1. What is an appropriate entry for a craftsmanship-based contest? Every costume contest has a set of rules to be followed by both the judge and the contestants. The rules of a contest are almost always posted on the website for everyone to view. Judges usually know if they are judging a contest well in advanced of the event and should study these rules. Contestants wanting to enter should also read these rules before entering. It is the responsibility of everyone involved to follow the rules to protect from any possible cheating. Cheaters will be banned from contests if caught, and word does spread around.
2. Should you enter a store-bought costume even if you are in a group? From a personal stand on the matter, no. The reason for this is because this can have negative effects on the group. If you want your friends to walk on with you as a group then that’s fine, however if you have bought a costume it is your responsibility to inform the judges and also consider either stepping outside of the judge’s panel or sitting in the back to not be judge. If you are trying to sneak a costume you bought in, I’m sorry but an experienced judge can easily pick that out. So, trying to be sneaky will only bite you. Also, judges should only present the awards to the winners within the group that won the craftmanship title. It’s okay to say the individuals and explain why they won. Try something like this for the explanation. “The winners for the ‘best group’ is awarded to Person A and Person B of ______ group for their craftmanship. Although other members of this group were walk-ons with the group, the winners were chosen for their outstanding craftmanship…..”
3. If a judge knows a contestant, is that judge automatically bias towards friends? No they are not. I have often seen judges be a little bit more critical of friends when judging or they take a step back and let the other judges decide. As a personal preference I have often asked to step back when I know someone or have seen them work on an outfit. Usually I inform the other judges and the coordinator of this and explain I want to prevent any bias. This is not a bad thing to do. It shows that you care for the integrity of the contest and it’s fair towards the other contestants.
4. Can awards be taken away after they are given? A contest has the right to revoke an award, remove an award, or change an award if they so choose. Usually a reward is either revoked or changed if there was a contestant caught cheating. They can also remove an award if there are not enough contestants to fill the award. Fewer awards are better than inadequate ones.
5. What is the appropriate course of action if I suspect cheating? Always bring it up privately to the costume contest coordinator first. The next in the chain is the convention themselves. They will then speak with the judges. After that, it is up to the convention on how they would like to deal with the matter. Bringing it up and blasting it on Social media is never a good thing and could potentially get you barred from future contests.
6. Can I recommend cosplayers or voice my concerns for judging panels? Yes you can. Conventions welcome suggestions for guests and judges. There are TONS of cosplayers out there and a convention can’t be expected to know all the costumers that have the skills and know-how. You are always welcome to send in a suggestion to a convention if there is a cosplayer you know that would be a good fit. Try starting off with local cosplayers first though before working up to international. Not every convention can afford international guests.
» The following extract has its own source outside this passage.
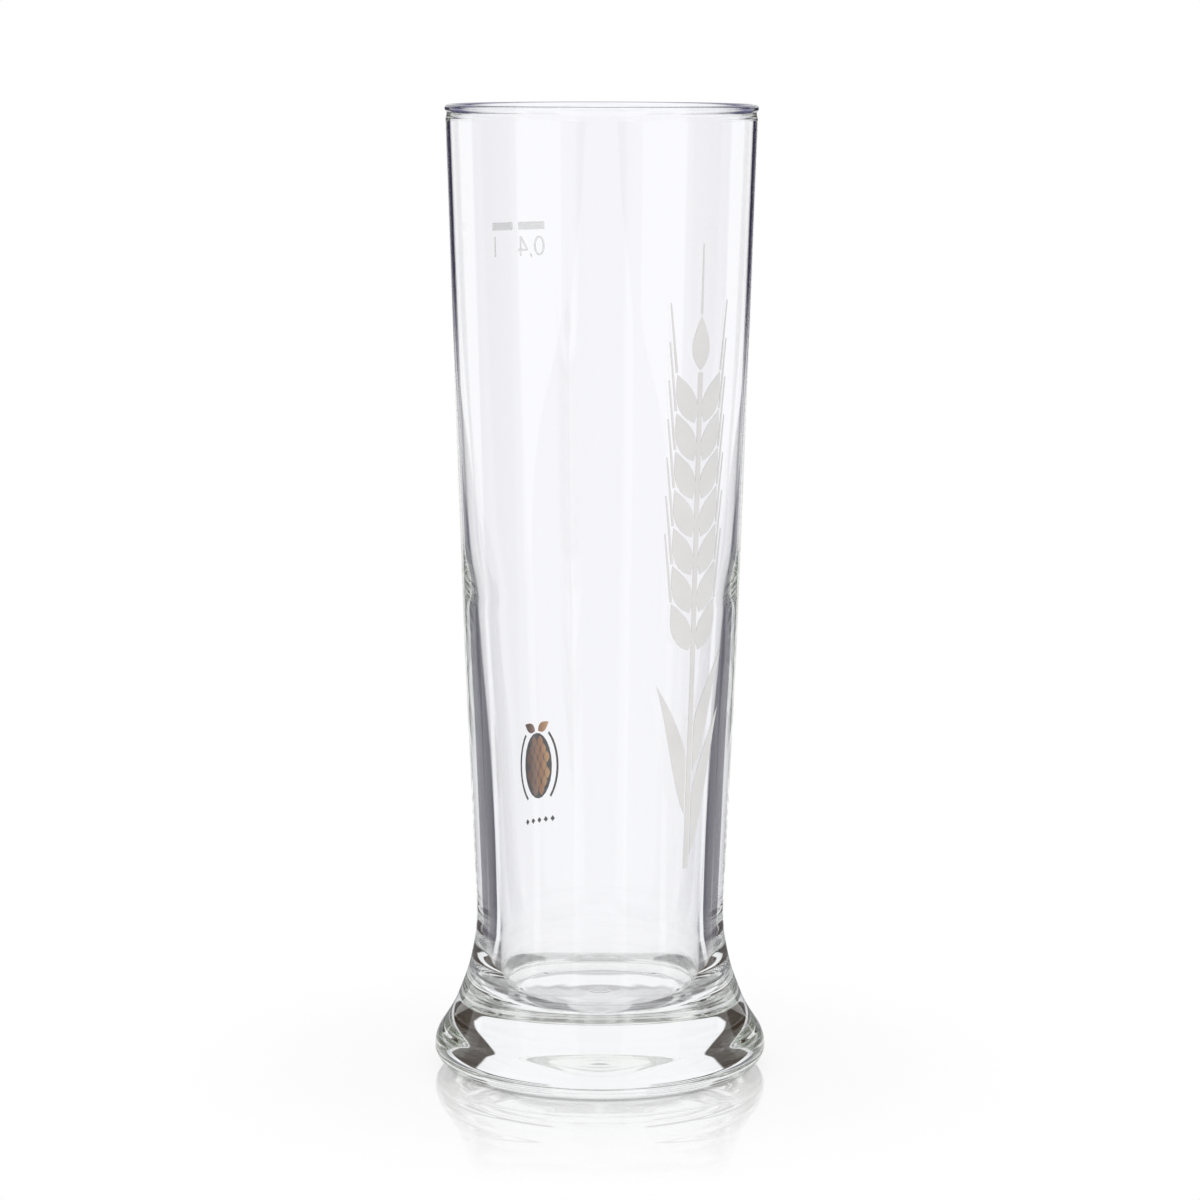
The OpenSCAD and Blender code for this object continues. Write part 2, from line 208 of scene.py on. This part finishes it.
# The barley print: pale warm grey enamel, screen printed on the outside of the wall and
# fired. It is thin, so a little light comes through, and the screen left it grainy.
GRAIN_SIZE, GRAIN_DETAIL = 0.35 * mm, 3
CLOUD_SIZE, CLOUD_DETAIL = 9 * mm, 2
GRAIN_RANGE = (0.6, 1.4)
RELIEF, RELIEF_DEPTH = 0.35, 0.02 * mm
# Painted shade: the pale enamel is painted a little darker towards the right, where less light falls on
# the print.
PALE_WITH_PAINTED_SHADE = [(10, (0.81, 0.80, 0.79)), (27, (0.745, 0.74, 0.735))]


def noise(place, size, detail):
    """Soft random spots of about that size."""
    return add(place.id_data, "TexNoise", {"Vector": place, "Scale": 1 / size, "Detail": detail})["Fac"]


def enamel(name, stops, grain_share, roughness, metallic=0.0, alpha=1.0, grain_size=GRAIN_SIZE):
    """Fired enamel: colours at stops in mm from left to right, varied by the grain of the screen."""
    made, tree, shader = material(name)
    place = add(tree, "TexCoord")["Object"]
    across = add(tree, "SeparateXYZ", {"Vector": place})["X"]
    left, right = stops[0][0], stops[-1][0]
    ends = {"From Min": left * mm, "From Max": right * mm}
    share = add(tree, "MapRange", {"Value": across, **ends})["Result"]
    colour = add(tree, "ValToRGB", {"Fac": share})["Color"]
    elements = colour.node.color_ramp.elements
    for x, shade in stops[1:-1]:
        elements.new((x - left) / (right - left))
    for element, (x, shade) in zip(elements, stops):
        element.color = (*shade, 1)
    grain = noise(place, grain_size, GRAIN_DETAIL)
    both = number("ADD", grain, noise(place, CLOUD_SIZE, CLOUD_DETAIL))
    tone = add(tree, "MapRange", {
        "Value": both, "From Min": GRAIN_RANGE[0], "From Max": GRAIN_RANGE[1],
        "To Min": 1 - grain_share, "To Max": 1 + grain_share,
    })["Result"]
    paint = add(tree, "VectorMath", {0: colour, "Scale": tone}, operation="SCALE")["Vector"]
    relief = add(tree, "Bump", {"Height": grain, "Strength": RELIEF, "Distance": RELIEF_DEPTH})["Normal"]
    feed(shader, {"Base Color": paint, "Normal": relief, "Roughness": roughness, "Metallic": metallic,
                  "Alpha": alpha})
    return made


pale = enamel("pale_fired_enamel", PALE_WITH_PAINTED_SHADE, grain_share=0.05, roughness=0.5, alpha=0.92)
for name in ("barley_stalk", "barley_leaves", "barley_grains", "barley_awns"):
    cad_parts[name].data.materials[0] = pale

# The fill mark, two bars over the capacity's figures, is on the far side of the glass and
# is seen from its back, through the wall. It is fired enamel too, but in a whiter, thinner
# coat that the daylight behind it comes through.
LINE_WHITE = [(-26, (0.93, 0.93, 0.91)), (-12, (0.97, 0.97, 0.95))]
line_coat = enamel("white_fill_line_enamel", LINE_WHITE, grain_share=0.03, roughness=0.5, alpha=0.3)
for name in ("fill_line", "capacity_figures"):
    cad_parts[name].data.materials[0] = line_coat

# The hop print: copper coloured lustre for the scales and leaves, in a dark brown ground,
# with dark arcs and lozenges round it. The lustre is fired last and keeps a metal sheen.
# Painted shade and sheen: the lustre is painted near black at the left and bright gold at the right, as
# light falls across the emblem.
LUSTRE_WITH_PAINTED_SHADE = [
    (-20.5, (0.05, 0.02, 0.012)), (-18, (0.24, 0.09, 0.035)), (-15.5, (0.55, 0.24, 0.08)),
    (-13, (0.95, 0.55, 0.20)),
]
LUSTRE_GRAIN_SIZE = 0.22 * mm
# The dark brown ground is also painted darker towards the left.
DARK_BROWN = [(-22, (0.004, 0.003, 0.003)), (-10, (0.03, 0.012, 0.007))]
copper = enamel("copper_lustre", LUSTRE_WITH_PAINTED_SHADE, grain_share=0.18, roughness=0.4, metallic=0.7,
                grain_size=LUSTRE_GRAIN_SIZE)
for name in ("hop_scales", "hop_leaves"):
    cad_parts[name].data.materials[0] = copper
dark = enamel("dark_brown_enamel", DARK_BROWN, grain_share=0.25, roughness=0.6)
for name in ("hop_ground", "emblem_arcs", "emblem_lozenges"):
    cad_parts[name].data.materials[0] = dark

# The table: a glossy white top, which mirrors the foot of the glass softly and fades out.
# Farther off it is a lit white top with a grey room behind it, as bends in glass see it.
FLOOR_R, FLOOR_SIDES = 6.0, 96
GLOSS_ROUGHNESS = 0.02
MIRROR, MIRROR_REACH = 0.36, (0.030, 0.100)
GLOW_SHARE, LIT_REACH = 0.6, (0.050, 0.105)
CONTACT_IN, CONTACT_OUT, CONTACT_SHADE = (0.0295, 0.0305), (0.0325, 0.0345), 0.4
CONTACT_SHADOW_TONE = (0.02, 0.02, 0.02, 1)
# Screens and flags lie between directions in degrees off the room's front or back, and
# change with the reach, which is the distance in metres from the axis of the glass. Rays
# that no wall has mirrored see the near screens wider.
SCREEN_NEAR, SCREEN_FAR, SCREEN_REACH, SCREEN_SOFT = 25, 11.5, (0.9, 2.2), 0.8
SCREEN_WIDER = 25
FLAG_NEAR, FLAG_FAR, FLAG_REACH, FLAG_SOFT = 60, 30.5, (0.45, 1.2), 1
FLAG_GREY, FLAG_DARK, GREY_REACH = 0.19, 0.03, (0.7, 1.4)
FLAG_FADE, FLAG_FADED = (28, 50), 0.5
SIDE_FLAG = (65, 69)
ROOF_LEVEL, ROOF_SIDE = 0.5, (10, 32)
# Gloss sees the light dip a little ahead and at the sides, and near the back what bends see.
DIP, DIP_SIDE, DIP_EVERY = 0.6, (17, 21), 45
BACK_COSINE = (0.35, 0.6)
# A ray that has flown this many metres from the glass unmirrored sees the table plain white.
OPEN_FLIGHT = (0.2, 0.3)
LIT_TINT = (0.965, 0.965, 1, 1)
FLAG_TINT = (0.007, 0.002, 0.030, 1)


def inverse(share):
    """What the share leaves of 1."""
    return number("SUBTRACT", 1, share)


def at_least(count, times):
    """1 where the count has come to that many times, or else 0."""
    return number("GREATER_THAN", count, times - 0.5)


def seen_by(x, y, screen_edge, flag_edge, flag_level, wider=0.0, overhead=0.0, flown=0.0):
    """What a ray from the glass sees towards x, y. Only bends and gloss see the screens and dark flags."""
    path = add(x.id_data, "LightPath")
    unmirrored = inverse(at_least(path["Glossy Depth"], 1))
    second_wall = at_least(path["Transmission Depth"], 3)
    bent = number("MULTIPLY", at_least(path["Transmission Depth"], 1), inverse(second_wall))
    straight = number("MULTIPLY", number("MAXIMUM", second_wall, flown), unmirrored)
    turn = number("ARCTAN2", x, y)
    off = number("DEGREES", number("PINGPONG", number("ABSOLUTE", turn), math.radians(90)))
    screen_edge = number("ADD", screen_edge, number("MULTIPLY", unmirrored, wider))
    past_screen = rise(number("SUBTRACT", off, screen_edge), -SCREEN_SOFT, SCREEN_SOFT)
    before_end = rise(number("SUBTRACT", off, flag_edge), -FLAG_SOFT, FLAG_SOFT, 1, 0)
    flag = number("MAXIMUM", number("MULTIPLY", past_screen, before_end), rise(off, *SIDE_FLAG))
    level = number("MULTIPLY", flag_level, rise(off, *FLAG_FADE, 1, FLAG_FADED))
    in_bends = inverse(number("MULTIPLY", flag, inverse(level)))
    in_gloss = rise(number("PINGPONG", off, DIP_EVERY), *DIP_SIDE, DIP, 1)
    bends_share = number("MAXIMUM", bent, rise(number("COSINE", turn), *BACK_COSINE))
    side = number("ADD", number("MULTIPLY", bends_share, in_bends),
                  number("MULTIPLY", inverse(bends_share), in_gloss))
    roof = inverse(number("MULTIPLY", overhead, rise(off, *ROOF_SIDE, 1 - ROOF_LEVEL, 0)))
    unscattered = inverse(at_least(path["Diffuse Depth"], 1))
    sharp = number("MAXIMUM", path["Is Glossy Ray"], path["Is Transmission Ray"])
    share = number("MULTIPLY", unscattered, number("MULTIPLY", sharp, inverse(straight)))
    return number("ADD", number("MULTIPLY", share, number("MULTIPLY", side, roof)), inverse(share))


def tinted(level, tint):
    """The level as a colour, from the tint of the flags to white, which is a little cool through glass."""
    path = add(level.id_data, "LightPath")
    unscattered = inverse(at_least(path["Diffuse Depth"], 1))
    through_glass = number("MULTIPLY", path["Is Transmission Ray"], unscattered)
    return blend(level, tint, blend(through_glass, WHITE, LIT_TINT))


bpy.ops.object.select_all(action="DESELECT")
bpy.ops.mesh.primitive_circle_add(
    vertices=FLOOR_SIDES, radius=FLOOR_R, fill_type="NGON", location=(0, 0, 0))
table = bpy.context.object
table.name = "table"
surface, tree, shader = material("glossy_white_table")
tree.nodes.remove(shader)
place = add(tree, "TexCoord")["Object"]
reach = add(tree, "VectorMath", {0: place}, operation="LENGTH")["Value"]
flat = add(tree, "SeparateXYZ", {"Vector": place})
path = add(tree, "LightPath")
seen = seen_by(flat["X"], flat["Y"],
               screen_edge=rise(reach, *SCREEN_REACH, SCREEN_NEAR, SCREEN_FAR),
               flag_edge=rise(reach, *FLAG_REACH, FLAG_NEAR, FLAG_FAR),
               flag_level=rise(reach, *GREY_REACH, FLAG_GREY, FLAG_DARK),
               wider=rise(reach, *SCREEN_REACH, SCREEN_WIDER, 0),
               flown=rise(path["Ray Length"], *OPEN_FLIGHT))
glow = add(tree, "Emission", {"Color": tinted(seen, FLAG_TINT)})["Emission"]
white = add(tree, "BsdfDiffuse", {"Color": WHITE})["BSDF"]
gloss = add(tree, "BsdfGlossy", {"Color": WHITE, "Roughness": GLOSS_ROUGHNESS})["BSDF"]
# Painted contact shadow: a dark ring painted on the table where the foot's rounding comes down to it,
# which rays through the glass don't see.
painted_contact_shadow = add(tree, "BsdfDiffuse", {"Color": CONTACT_SHADOW_TONE})["BSDF"]
ring = number("MULTIPLY", rise(reach, *CONTACT_IN), rise(reach, *CONTACT_OUT, CONTACT_SHADE, 0))
ring = number("MULTIPLY", ring, inverse(path["Is Transmission Ray"]))
lit = add(tree, "MixShader", {0: rise(reach, *LIT_REACH, GLOW_SHARE, 1), 1: white, 2: glow})["Shader"]
top = add(tree, "MixShader", {0: rise(reach, *MIRROR_REACH, MIRROR, 0), 1: lit, 2: gloss})["Shader"]
shaded = add(tree, "MixShader", {0: ring, 1: top, 2: painted_contact_shadow})["Shader"]
feed(tree.nodes["Material Output"], {"Surface": shaded})
surface.cycles.emission_sampling = "NONE"
table.data.materials.append(surface)

# Light: white all round and overhead, at a plain level. Above the table's far edge the bends
# in the glass see the dark room between four narrow screens, up to where the roof is lit.
ROOM_TINT = (0.03, 0.017, 0.008, 1)
BACKDROP, BACKDROP_SCREEN, BACKDROP_FLAG = (2, 7), 36, 58
ROOF = (46, 58)
world = bpy.data.worlds.new("studio")
bpy.context.scene.world = world
world.use_nodes = True
tree = world.node_tree
tree.nodes.clear()
towards = add(tree, "SeparateXYZ", {"Vector": add(tree, "TexCoord")["Generated"]})
height = number("ARCSINE", towards["Z"])
backdrop = rise(height, *map(math.radians, BACKDROP))
screen_edge, flag_edge = (number("ADD", far, number("MULTIPLY", backdrop, high - far))
                          for far, high in ((SCREEN_FAR, BACKDROP_SCREEN), (FLAG_FAR, BACKDROP_FLAG)))
seen = seen_by(towards["X"], towards["Y"], screen_edge, flag_edge, FLAG_DARK,
               overhead=rise(height, *map(math.radians, ROOF)))
light = add(tree, "Background", {"Color": tinted(seen, ROOM_TINT)})["Background"]
add(tree, "OutputWorld", {"Surface": light})

# Light goes through many walls and edges before it leaves the glass, so rays may go on for long.
scene = bpy.context.scene
scene.view_settings.view_transform = "Standard"
scene.cycles.max_bounces = 96
scene.cycles.diffuse_bounces = 4
scene.cycles.glossy_bounces = 80
scene.cycles.transmission_bounces = 48
scene.cycles.transparent_max_bounces = 16

# The camera stands 0.85 m in front of the glass, a little above its rim, and looks a little
# down, so that the rim is seen almost edge-on and the foot from somewhat above.
IMAGE = 1200
FOCAL_PIXELS = 3896.6
SENSOR = 36
STAND = (-0.00016, -0.8499, 0.2278)
TILT_DOWN = 8.2506
ROLL = 0.113
CLIP_NEAR = 0.01
camera = bpy.data.cameras.new("camera")
camera.sensor_width = SENSOR
camera.lens = FOCAL_PIXELS / IMAGE * SENSOR
camera.clip_start = CLIP_NEAR
viewer = bpy.data.objects.new("camera", camera)
viewer.location = STAND
aim = Matrix.Rotation(math.radians(90 - TILT_DOWN), 4, "X") @ Matrix.Rotation(math.radians(ROLL), 4, "Z")
viewer.rotation_euler = aim.to_euler()
scene.collection.objects.link(viewer)
scene.camera = viewer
Having a list of your top 10 reccomendations works nicely too, and gives them a list of cosplayers to review for guest positions for the current year or the future years.
7. If I am new to judging, what sort of questions should I be asking? If you have never judged a contest before I highly recommend you look up the rules and seek advice before judging. Usually you will be given a set list of recommended questions such as.
“How long have you been crafting?” This gives you a gauge on experience. “Have you ever entered a costume contest before, if so have you won any awards?” This gives you the contest history of a contestant “ Have you ever entered this costume in a prior contest?” This tells you if this is a re-entry or not and what they may have won with the costume. “How much of this costume did you make?” If the contestant is truthful it tells you the % that was made “ Do you have any reference and progress photos?” This also solidifies if a contestant made the costume or not. And then feel free to ask if you can check the seams and construction of the costume. I HIGHLY SUGGEST YOU ALWAYS CHECK THE UNDER WORKINGS IF GIVEN PERMISSION. This will show you the construction of the costume. 8. Cand/ should I enter a costume I've previously won an award with? If you have entered a costume into another contest before ( ANY COSTUME CONTEST ) and have won an award above honorble mentions / judges award, I do not reccomend entering it again. This action is highly frowned upon by judges, contestants, and other events all around the convention community. Most of the time it will be stated in the rules that you cannot enter a costume that has previously won an award. Most of the contests you come across will actually bar anyone from doing this and anyone caught doing this can be immediately disqualified.
9. Tips for Judges: Never be afraid to tell the audience and contestants a little bit of reason why you have chosen a contestant for an award. Give a brief explanation as they collect the award. Show the audience your thought process. Also, if a contestant has questions try to remain polite with your answers and be professional even after the event is over.
10. Tips for contestants: Feel free to research a judge in advanced for a con or even after the con. If you feel like you weren’t judged fairly its always best to bring it up in private. Call outs are never the solution. Judges and contest respect, it when you do come directly to us with your concerns and we do take them very seriously. However please understand that these are people too, so try to remain as polite as possible. Sometimes you might not like the answer you get, but unfortunately that is the answer and it can be hard to swallow. Don’t get discouraged though and get angry and make a scene, try again at another convention. Now if there is a special case where you get a different answer from multiple sources, the head of the contest and the owner of the convention are the ones whose answers outweigh everyone else’s. They are the ones that run the show and know the most. They will be the ones whose answers hold the most weight.